The documentation for BiBoard programming says to use Arduino 1.x and ESP SDK 2.0.12.
Arduino: The v2.x IDE is much, much better than the v1.x. Keeping around an old, lesser version for programming BiBoard is not ideal. This could make sense in an industry environment where legacy equipment is being maintained, but in a learning environment it's not great as it's one step forward (using the Bittle!), two steps back (hassling with multiple versions of an IDE, working around already solved problems, etc...). If Petoi intends to continue on into the future, and it surely seems committed to that!-- then it is inconceivable that it remain on Arduino 1.x now that Arduino 2.x is released, stable, and widely deployed. I understand there's a technical reason for that, but AFAIK OpenCat is the only ESP32 project to be stuck like this so perhaps there's hope a solution can be found.

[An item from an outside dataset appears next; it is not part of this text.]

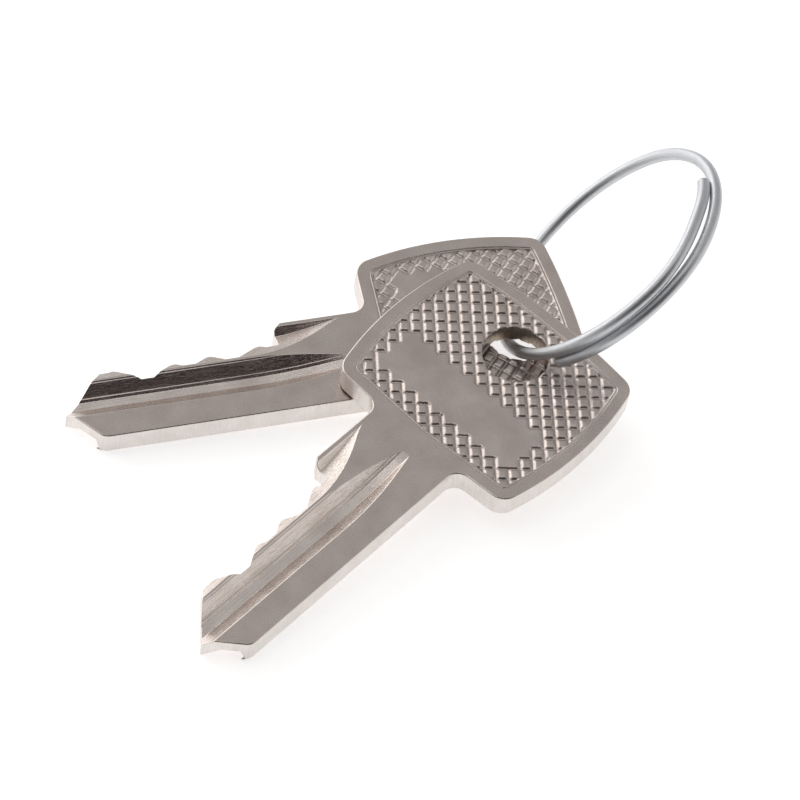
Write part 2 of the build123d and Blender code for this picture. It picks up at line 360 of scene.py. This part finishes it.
def without_panels(name):
    """The key's solid as a clean mesh with its panels and hole open, and the rims round them."""
    mesh = bmesh.new()
    mesh.from_mesh(frame["nodes"][name].data)
    mesh.transform(Matrix.Scale(1 / MM, 4) @ key_place(False).inverted())
    bmesh.ops.remove_doubles(mesh, verts=mesh.verts, dist=ONE_POINT)
    inside = [face for face in mesh.faces if is_hole_wall(face)]
    found = set(inside)
    while inside:
        for edge in inside.pop().edges:
            for face in edge.link_faces:
                if face not in found and not is_face(face):
                    found.add(face)
                    inside.append(face)
    bmesh.ops.delete(mesh, geom=list(found), context="FACES")
    flat = math.radians(FLAT_FOLD)
    bmesh.ops.dissolve_limit(mesh, angle_limit=flat, verts=mesh.verts, edges=mesh.edges)
    mesh.normal_update()
    open_edges = [edge for edge in mesh.edges if edge.is_boundary]
    top = loop_of([edge for edge in open_edges if edge.verts[0].co.z > -KEY_THICKNESS / 2])
    below = loop_of([edge for edge in open_edges if edge.verts[0].co.z < -KEY_THICKNESS / 2])
    return mesh, top, below


def edge_width(edge):
    """How wide an edge is rounded: the outline most, and less where an edge beside it is short."""
    upright = any(abs(face.normal.z) < NEARLY_UPRIGHT for face in edge.link_faces)
    outline = upright and any(is_face(face) for face in edge.link_faces)
    width = OUTLINE_EDGE if outline else FINE_EDGE
    for corner in edge.verts:
        way = (edge.other_vert(corner).co - corner.co).normalized()
        for other in corner.link_edges:
            aside = way.cross((other.other_vert(corner).co - corner.co).normalized()).length
            if other != edge and aside > EDGE_ASIDE:
                width = min(width, EDGE_ROOM * other.calc_length() * aside)
    return width


def break_edges(mesh):
    """Marks the sharp edges, and how wide each of them is rounded."""
    weight = mesh.edges.layers.float.new("bevel_weight_edge")
    for edge in mesh.edges:
        fold = edge.calc_face_angle() if edge.is_manifold else 0.0
        edge.smooth = fold < math.radians(SHARP_FOLD)
        if fold >= math.radians(ROUNDED_FOLD):
            edge[weight] = edge_width(edge) / OUTLINE_EDGE


def is_pad(first, second):
    """Whether a cell of the hatch is a pad, and not part of the bare band."""
    forward, sideways = (first + 0.5) * HATCH_PITCH, (second + 0.5) * HATCH_PITCH
    x = HATCH_MIDDLE.x + (forward + sideways) * math.sqrt(0.5)
    y = HATCH_MIDDLE.y + (sideways - forward) * math.sqrt(0.5)
    return (abs(x - BAND_MIDDLE.x) > BAND_WIDTH / 2) | (abs(y - BAND_MIDDLE.y) > BAND_HEIGHT / 2)


def unevenness(x, y):
    """Slow waves a few microns high, as struck metal is never quite flat."""
    random = numpy.random.default_rng(WAVE_SEED)
    height = numpy.zeros_like(x)
    for _ in range(WAVES):
        turn, start = random.uniform(0, math.tau, 2)
        wave = random.uniform(*WAVE_LENGTHS)
        height += wave * numpy.sin((x * math.cos(turn) + y * math.sin(turn)) * math.tau / wave + start)
    return height * WAVE_HEIGHT / WAVES


def groove_depth(ways, cells):
    """How deep the grooves are at each place.

    A groove runs between two crossings where at least one of the two cells beside it is a pad.
    """
    depth = numpy.zeros_like(ways[0])
    for family, (width, deep) in enumerate(zip(GROOVE_WIDTHS, GROOVE_DEPTHS)):
        line = numpy.rint(ways[family] / HATCH_PITCH).astype(int)
        drawn = numpy.zeros(depth.shape, bool)
        for side in (line - 1, line):
            drawn |= is_pad(side, cells[1]) if family == 0 else is_pad(cells[0], side)
        rise = 1 - numpy.hypot(ways[family] - line * HATCH_PITCH, GROOVE_ROOT) / (width / 2)
        rounded = (rise + numpy.hypot(rise, GROOVE_ROUND)) / 2
        depth = numpy.maximum(depth, numpy.where(drawn, deep * rounded, 0))
    return depth


def pad_height(ways, cells):
    """How high the pads are at each place. Each one is a little crowned, tilted and lifted."""
    lean = numpy.random.default_rng(PAD_SEED).normal(0, 1, (3, PADS_ACROSS, PADS_ACROSS))
    lean = lean[:, cells[0] % PADS_ACROSS, cells[1] % PADS_ACROSS]
    inside = [way / HATCH_PITCH - cell - 0.5 for way, cell in zip(ways, cells)]
    tilt = PAD_TILT * (lean[0] * inside[0] + lean[1] * inside[1])
    crown = PAD_CROWN * (1 - 4 * numpy.maximum(abs(inside[0]), abs(inside[1])) ** 2)
    return numpy.where(is_pad(*cells), tilt + PAD_LIFT * lean[2] + crown, 0)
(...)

ESP SDK: Arduino IDE does not support multiple installed versions AND it always wants to update to the latest version. Since there are some breakages between Espressif sdk v2 and sdk v3, it's a big deal to have to continually uninstall/reinstall SDK versions. Again, this certainly isn't ideal for a learning environment. It's a lot of instructor overhead to have to support both SDKs, as the student absolutely need to return to v3 for everything else they do. And 2.0.12 isn't even the last version of sdk v2, that's 2.0.17.
After watching students use Bittles, both those problems seem like they are high priority and need addressing much sooner than later. These problems are real turn-offs, and they don't have to be. None of us learn anything of any value by hassling with them, and the hours lost cannot be recovered.
Actually, you can have as many versions of the Arduino IDE as you want in Windows and Linux. The zip file unzips to a folder with the executable and supporting files. See https://docs.arduino.cc/software/ide-v1/tutorials/PortableIDE/. I have both Arduino IDE 2.2.1 and Arduino IDE 1.8.19 on my Windows laptop.
In order to have a modern coding experience, IMO the way to go is using Visual Studio and the Visual Micro extension (https://www.visualmicro.com/ ). Visual Studio Community is free for academic instruction/research, hobby use and open source software development. Visual Micro has an inexpensive student/hobby license. It is a great combination, way better than any version of the Arduino IDE and what I use for most of my work.
As @Rongzhong Li has pointed out, one can also use VS Code with the Arduino extension both of which are free. VS is a heavyweight full IDE whereas VS Code is lightweight code editor and which one to use is a matter of individual needs and preferences but, IMO, they both are better than the Arduino IDE.
The ESP SDK is more problematic since there is a tighter connection between the ESP SDK version and the hardware version of ESP32 module in the BiBoard(s) that are in customers hands.
There is an opportunity cost to adding the latest Arduino IDE / ESP SDK support, namely the cost of not getting new robot hardware and software capabilities as quickly. Still, it is a worthy goal.
Thanks for your suggestions. We already use Arduino 2.x for programming and don't see much difference from 1.8.x. The auto-completion feature is helpful in many cases, and the modern look is pleasant, but I miss the "search in all files feature as in 1.8.x." So sometimes, I'd use VScode, which has Copilot, to develop new codes. For the teaching environment, we may need to update the images involving Arduino to 2.x.
Some problems related to MPU6050 would fail for versions newer than SDK2. 0. 12. Recently, we added support for another IMU that's unaffected. After thorough testing, we may update to the newer versions. However, we still need to support previous users who have the MPU6050.